For a full breakdown of Azure Resources see Azure TRE Resources Breakdown
Composition Service
The Composition Service is responsible for managing and mutating Workspaces and Workspace Services. It consists of multiple components:
Component Name | Responsibility / Description |
---|---|
TRE API | An API responsible for performing all operations on Workspaces and managing Workspace Templates. |
Configuration Store | Keeping the state of Workspaces and Workspace Templates. The store uses Cosmos DB (SQL). |
Service Bus | Azure Service Bus responsible for reliable delivery of messages between components. |
Resource Processor | Responsible for starting the process of mutating a Workspace via a Workspace Template. |
A Workspace is an instance of a Workspace Template. A Workspace Template is implemented as a Porter bundle - read more about Authoring workspaces templates.
A Porter bundle is a fully encapsulated versioned bundle with everything needed (binaries, scripts, IaC templates etc.) to provision an instance of Workspace Template.
To automate Porter it needs a place to live in Azure TRE. The home chosen for Porter to run was a Linux virtual machine. This Azure TRE component encompassing Porter and its dependencies is called Resource Processor.
During the deployment of Resource Processor itself it is given the credentials of a managed identity with the privileges to modify and deploy resources to the subscription associated with the Azure TRE instance. Resource Processor then uses these credentials to receive and send Service Bus messages, authorizes Porter to access its state (stored in Cosmos-MongoDB) and deploy bundles.
The logic in Resource Processor is written in Python. The Resource Processor implementation is located in resource_processor
folder of the repository.
The TRE Administrator can register a Porter bundle that will be used to provision instances of bundle (template).
This requires:
- The Porter bundle to be pushed to the Azure Container Registry (ACR).

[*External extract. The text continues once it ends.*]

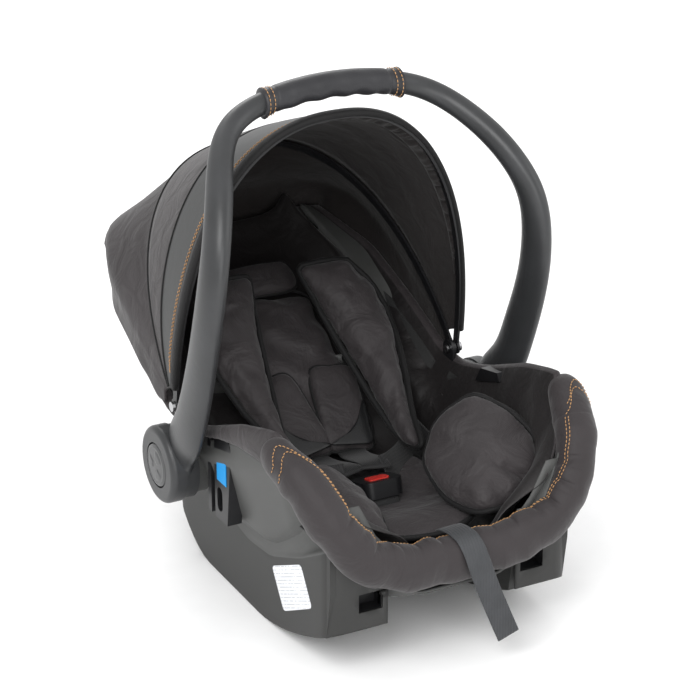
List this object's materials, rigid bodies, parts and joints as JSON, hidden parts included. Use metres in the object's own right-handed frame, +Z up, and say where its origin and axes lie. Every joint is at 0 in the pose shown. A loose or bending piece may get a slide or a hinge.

- Registering the Template through the API.
Details on how to register a Template.
Provisioning a Workspace
The flow to provision a Workspace is as follows (the flow is the same for all kinds of mutations to a Workspace):
- TRE Admin sends an HTTP request to the TRE API to create a new Workspace. The request contains information like the name of the Workspace, the Workspace Template to use, and the parameters required for the Workspace Template (Workspace Templates can expose the parameters via a JSON Schema ).

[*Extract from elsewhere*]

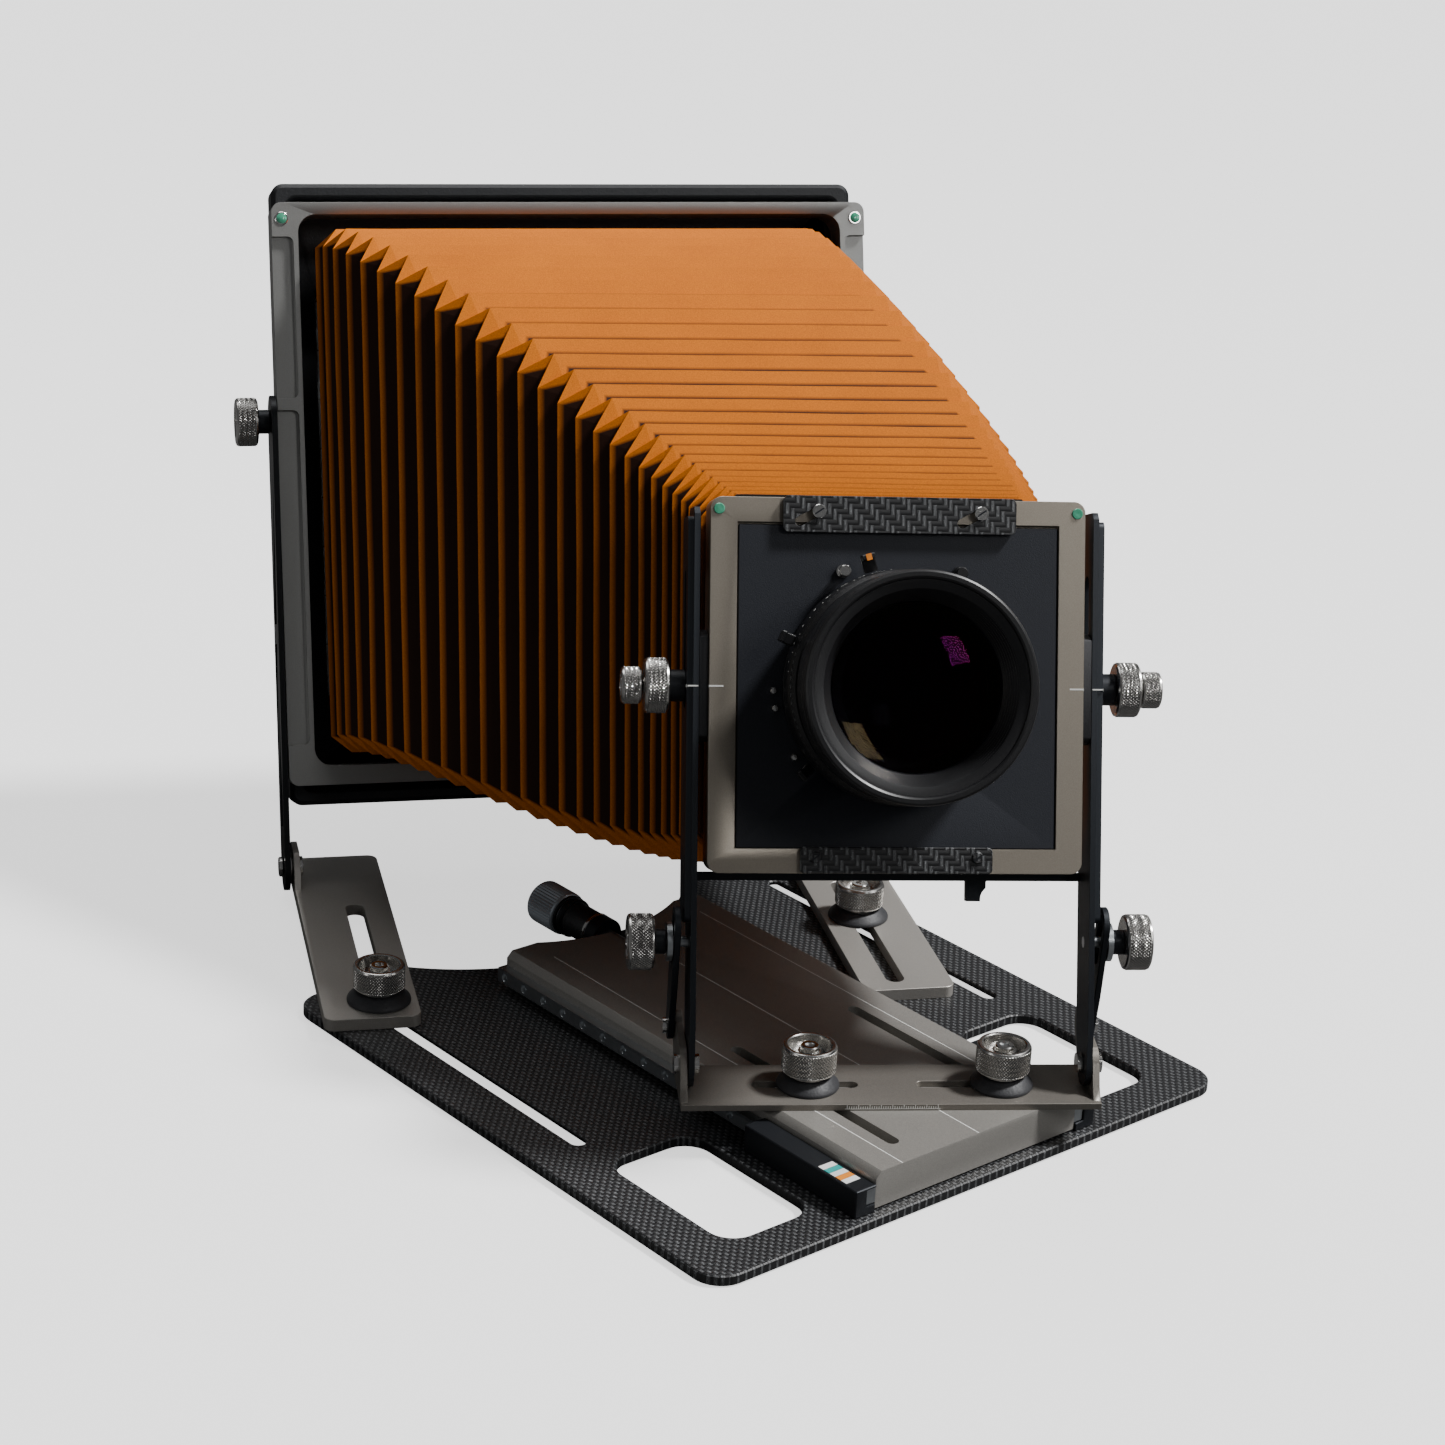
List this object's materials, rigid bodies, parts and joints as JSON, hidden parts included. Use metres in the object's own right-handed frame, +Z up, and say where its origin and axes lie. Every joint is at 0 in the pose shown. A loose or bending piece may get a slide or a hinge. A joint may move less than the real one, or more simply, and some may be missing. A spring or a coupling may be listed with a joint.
{
  "type": "view camera",
  "caption": "Large-format view camera with pleated square bellows, geared sliding bed, swinging and tilting standards and a lens in a leaf shutter on a square board.",
  "frame": {"origin": "mouth of the tripod socket, in the middle of the base plate's flat underside", "axes": "+Z up out of the base plate, +Y to the rear along the bed, +X to the viewer's right as seen from the lens side; the lens looks towards -Y and is swung to -X at rest"},
  "size_m": [0.4051, 0.5501, 0.3376],
  "materials": {
    "carbon": "plain-weave carbon-fibre laminate under satin lacquer",
    "black_anodised": "matt black anodised aluminium with a faint blue cast",
    "bronze_anodised": "fine bead-blasted titanium-bronze anodised aluminium",
    "champagne_anodised": "fine bead-blasted champagne anodised aluminium",
    "grey_anodised": "fine bead-blasted grey anodised aluminium",
    "knurled_steel": "polished stainless steel with diamond knurling",
    "rail_steel": "ground guide-rail steel",
    "bright_screw": "bright plated screws",
    "washer_black": "pressed black fibre washers with a grained face",
    "ribbed_alloy": "pale blue-grey ribbed alloy",
    "brass": "machined brass",
    "board_black": "fine textured slate-black anodised plate",
    "shutter_black": "semi-matt black lacquer",
    "lens_glass": "multi-coated optical glass with violet and teal reflections",
    "blade_steel": "blackened spring steel",
    "green_vial": "green spirit level under clear resin",
    "back_black": "black grained finish",
    "frosted_glass": "ground glass",
    "spring_steel": "flat spring steel",
    "bellows_orange": "orange pleated bellows cloth, synthetic leather over card stiffeners"
  },
  "bodies": {
    "base": {"base_plate": "carbon", "tripod_bush": "rail_steel", "guide_blocks": "black_anodised", "screw_bracket": "black_anodised"},
    "bed": {"sliding_bed": "bronze_anodised", "bed_rails": "rail_steel", "lead_nut": "brass"},
    "focus_drive": {"focus_knob": "ribbed_alloy", "lead_screw": "black_anodised"},
    "front_slider": {"front_slide_bolt": "rail_steel"},
    "front_knob_left": {"front_knob_left": "knurled_steel"},
    "front_knob_right": {"front_knob_right": "knurled_steel"},
    "front_base": {"front_base_plate": "bronze_anodised", "front_washers": "washer_black", "front_stud_right": "rail_steel", "ear_screws": "bright_screw"},
    "struts": {"tilt_struts": "black_anodised"},
    "posts": {"front_posts": "black_anodised", "post_crossbar": "black_anodised", "strut_studs": "rail_steel"},
    "strut_knob_left": {"strut_knob_left": "knurled_steel"},
    "strut_knob_right": {"strut_knob_right": "knurled_steel"},
    "rise_carriage": {"axis_shafts": "black_anodised", "friction_discs": "black_anodised"},
    "axis_knob_left": {"axis_knob_left": "knurled_steel"},
    "axis_knob_right": {"axis_knob_right": "knurled_steel"},
    "rise_knob_left": {"rise_knob_left": "knurled_steel"},
    "rise_knob_right": {"rise_knob_right": "knurled_steel"},
    "lens_standard": {"lens_frame": "champagne_anodised", "latch_screws": "bright_screw", "bottom_clip": "carbon", "level_vials": "green_vial", "lens_board": "board_black", "shutter_body": "shutter_black", "lens_barrel": "shutter_black", "rear_cell": "shutter_black", "front_glass": "lens_glass", "rear_glass": "lens_glass", "iris_blades": "blade_steel"},
    "board_latch": {"board_latch": "carbon"},
    "speed_ring": {"speed_ring": "shutter_black"},
    "aperture_lever": {"aperture_lever": "shutter_black"},
    "cocking_lever": {"cocking_lever": "shutter_black"},
    "release_lever": {"release_lever": "shutter_black"},
    "rear_slider": {"rear_slide_bolt": "rail_steel"},
    "foot_knob_left": {"foot_knob_left": "knurled_steel"},
    "foot_knob_right": {"foot_knob_right": "knurled_steel"},
    "rear_base": {"rear_feet": "grey_anodised", "foot_washers": "washer_black", "foot_stud_right": "rail_steel", "foot_bolts": "bright_screw"},
    "rear_arms": {"rear_arms": "black_anodised"},
    "rear_standard": {"rear_frame": "grey_anodised", "back_frame": "back_black", "bellows": "bellows_orange"},
    "spring_back": {"glass_frame": "back_black", "ground_glass": "frosted_glass", "back_springs": "spring_steel"},
    "rear_knob_left": {"rear_axis_knob_left": "knurled_steel"},
    "rear_knob_right": {"rear_axis_knob_right": "knurled_steel"}
  },
  "joints": [
    {"name": "focus_travel", "type": "slide", "parent": "base", "child": "bed", "axis": [0, 1, 0], "range_m": [-0.06, 0.005]},
    {"name": "focus_knob_turn", "type": "hinge", "parent": "base", "child": "focus_drive", "pos_m": [0, 0.14, 0.015], "axis": [0, 1, 0], "range_deg": [-5445, 495]},
    {"name": "front_extension", "type": "slide", "parent": "bed", "child": "front_slider", "axis": [0, 1, 0], "range_m": [-0.005, 0.045]},
    {"name": "front_swing", "type": "hinge", "parent": "front_slider", "child": "front_base", "pos_m": [-0.03547, -0.07721, 0.023], "axis": [0, 0, 1], "range_deg": [-10, 38]},
    {"name": "front_clamp_left_turn", "type": "hinge", "parent": "front_slider", "child": "front_knob_left", "pos_m": [-0.03547, -0.07721, 0.039], "axis": [0, 0, 1], "range_deg": [-120, 240]},
    {"name": "front_clamp_right_turn", "type": "hinge", "parent": "front_base", "child": "front_knob_right", "pos_m": [0.03548, -0.12616, 0.039], "axis": [0, 0, 1], "range_deg": [-120, 240]},
    {"name": "front_base_tilt", "type": "hinge", "parent": "front_base", "child": "posts", "pos_m": [-0.0065, -0.0972, 0.0365], "axis": [0.8231, -0.5678, 0], "range_deg": [-12, 21]},
    {"name": "strut_swing", "type": "hinge", "parent": "front_base", "child": "struts", "pos_m": [0.00826, -0.0758, 0.042], "axis": [0.8231, -0.5678, 0], "range_deg": [-12.5, 21.5]},
    {"name": "strut_clamp_left_turn", "type": "hinge", "parent": "posts", "child": "strut_knob_left", "pos_m": [-0.08622, -0.01904, 0.08617], "axis": [0.8231, -0.5678, 0], "range_deg": [-120, 240]},
    {"name": "strut_clamp_right_turn", "type": "hinge", "parent": "posts", "child": "strut_knob_right", "pos_m": [0.09487, -0.14397, 0.08617], "axis": [0.8231, -0.5678, 0], "range_deg": [-120, 240]},
    {"name": "front_rise", "type": "slide", "parent": "posts", "child": "rise_carriage", "axis": [0.2035, 0.295, 0.9336], "range_m": [-0.004, 0.045]},
    {"name": "front_axis_tilt", "type": "hinge", "parent": "rise_carriage", "child": "lens_standard", "pos_m": [0.027, -0.04865, 0.19017], "axis": [0.8231, -0.5678, 0], "range_deg": [-12, 12]},
    {"name": "axis_clamp_left_turn", "type": "hinge", "parent": "rise_carriage", "child": "axis_knob_left", "pos_m": [-0.05861, 0.01041, 0.19017], "axis": [0.8231, -0.5678, 0], "range_deg": [-120, 240]},
    {"name": "rise_clamp_left_turn", "type": "hinge", "parent": "rise_carriage", "child": "rise_knob_left", "pos_m": [-0.06767, 0.01666, 0.19017], "axis": [0.8231, -0.5678, 0], "range_deg": [-120, 240]},
    {"name": "axis_clamp_right_turn", "type": "hinge", "parent": "rise_carriage", "child": "axis_knob_right", "pos_m": [0.1126, -0.1077, 0.19017], "axis": [0.8231, -0.5678, 0], "range_deg": [-120, 240]},
    {"name": "rise_clamp_right_turn", "type": "hinge", "parent": "rise_carriage", "child": "rise_knob_right", "pos_m": [0.12166, -0.11395, 0.19017], "axis": [0.8231, -0.5678, 0], "range_deg": [-120, 240]},
    {"name": "latch_slide", "type": "slide", "parent": "lens_standard", "child": "board_latch", "axis": [0.8223, -0.3629, 0.4383], "range_m": [0, 0.0078]},
    {"name": "speed_ring_turn", "type": "hinge", "parent": "lens_standard", "child": "speed_ring", "pos_m": [0.01109, -0.0717, 0.20092], "axis": [-0.5301, -0.7685, 0.3584], "range_deg": [-60, 60]},
    {"name": "aperture_lever_turn", "type": "hinge", "parent": "lens_standard", "child": "aperture_lever", "pos_m": [0.01109, -0.0717, 0.20092], "axis": [-0.5301, -0.7685, 0.3584], "range_deg": [0, 50]},
    {"name": "cocking_lever_turn", "type": "hinge", "parent": "lens_standard", "child": "cocking_lever", "pos_m": [0.01109, -0.0717, 0.20092], "axis": [-0.5301, -0.7685, 0.3584], "range_deg": [0, 25]},
    {"name": "release_lever_turn", "type": "hinge", "parent": "lens_standard", "child": "release_lever", "pos_m": [0.01109, -0.0717, 0.20092], "axis": [-0.5301, -0.7685, 0.3584], "range_deg": [0, 8], "stiffness_Nm_per_rad": 0.05},
    {"name": "rear_extension", "type": "slide", "parent": "base", "child": "rear_slider", "axis": [0, 1, 0], "range_m": [-0.05, 0.004]},
    {"name": "rear_swing", "type": "hinge", "parent": "rear_slider", "child": "rear_base", "pos_m": [-0.12497, 0.12218, 0.005], "axis": [0, 0, 1], "range_deg": [-1, 28]},
    {"name": "foot_clamp_left_turn", "type": "hinge", "parent": "rear_slider", "child": "foot_knob_left", "pos_m": [-0.12497, 0.12218, 0.021], "axis": [0, 0, 1], "range_deg": [-120, 240]},
    {"name": "foot_clamp_right_turn", "type": "hinge", "parent": "rear_base", "child": "foot_knob_right", "pos_m": [0.12458, 0.06375, 0.021], "axis": [0, 0, 1], "range_deg": [-120, 240]},
    {"name": "rear_base_tilt", "type": "hinge", "parent": "rear_base", "child": "rear_arms", "pos_m": [0.05132, 0.19067, 0.0168], "axis": [0.8846, -0.4664, 0], "range_deg": [-8, 20]},
    {"name": "rear_axis_tilt", "type": "hinge", "parent": "rear_arms", "child": "rear_standard", "pos_m": [0.08367, 0.25202, 0.22889], "axis": [0.8846, -0.4664, 0], "range_deg": [-8, 8], "deforming": ["bellows"]},
    {"name": "rear_clamp_left_turn", "type": "hinge", "parent": "rear_standard", "child": "rear_knob_left", "pos_m": [-0.06229, 0.32897, 0.22889], "axis": [0.8846, -0.4664, 0], "range_deg": [-120, 240]},
    {"name": "rear_clamp_right_turn", "type": "hinge", "parent": "rear_standard", "child": "rear_knob_right", "pos_m": [0.22962, 0.17506, 0.22889], "axis": [0.8846, -0.4664, 0], "range_deg": [-120, 240]},
    {"name": "spring_back_lift", "type": "slide", "parent": "rear_standard", "child": "spring_back", "axis": [0.4385, 0.8318, -0.3404], "range_m": [0, 0.015], "stiffness_N_per_m": 700, "springref_m": -0.02}
  ],
  "couplings": [
    {"joint": "focus_knob_turn", "follows": "focus_travel", "rad_per_m": 1570.8},
    {"joint": "strut_swing", "follows": "front_base_tilt", "ratio": 0.99}
  ]
}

- The API saves the desired state of the Workspace in the Configuration Store.
-
The API sends a command message with the Workspace Template reference and parameters to the
workspacequeue
.{ "action": "install", "id": "base", "name": "BaseWorkspaceTemplate", "version": "1.0", "parameters": { "param1": "value1" } }
-
The Resource Processor picks up the new message from the service bus queue.
-
The Resource Processor processes the command by executing the Porter bundle (the implementation of a Workspace Template).
# simplified for readability porter <action> --reference <ACR name>.azurecr.io/bundles/<name>:<version> --params key=value --cred <credentials set name> # Example porter install --reference msfttreacr.azurecr.io/bundles/BaseWorkspaceTemplate:1.0 --params param1=value1 --cred arm_auth
Deployments are carried out against the Azure Subscription using a User Assigned Managed Identity. The
arm_auth_local_debugging.json
tells Porter where the credential information can be found and for the Resource Processor they are set as environment variables.Porter bundle actions are required to be idempotent, so if a deployment fails, the Resource Processor can retry.
-
The Porter Docker bundle is pulled from the Azure Container Registry (ACR) and executed.
- The Porter bundle executes against Azure Resource Manager to provision Azure resources. Any kind of infrastructure of code frameworks like ARM, Terraform, or Pulumi can be used or scripted via PowerShell or Azure CLI.
- Porter stores state (like outputs) in Cosmos-MongoDB.
- The Resource Processor sends events to the
deploymentstatus
queue on status changes and informs if the deployment succeeded or failed. - The API receives the status of the Porter bundle execution.
- The API updates the status of the Porter bundle execution in the Configuration Store.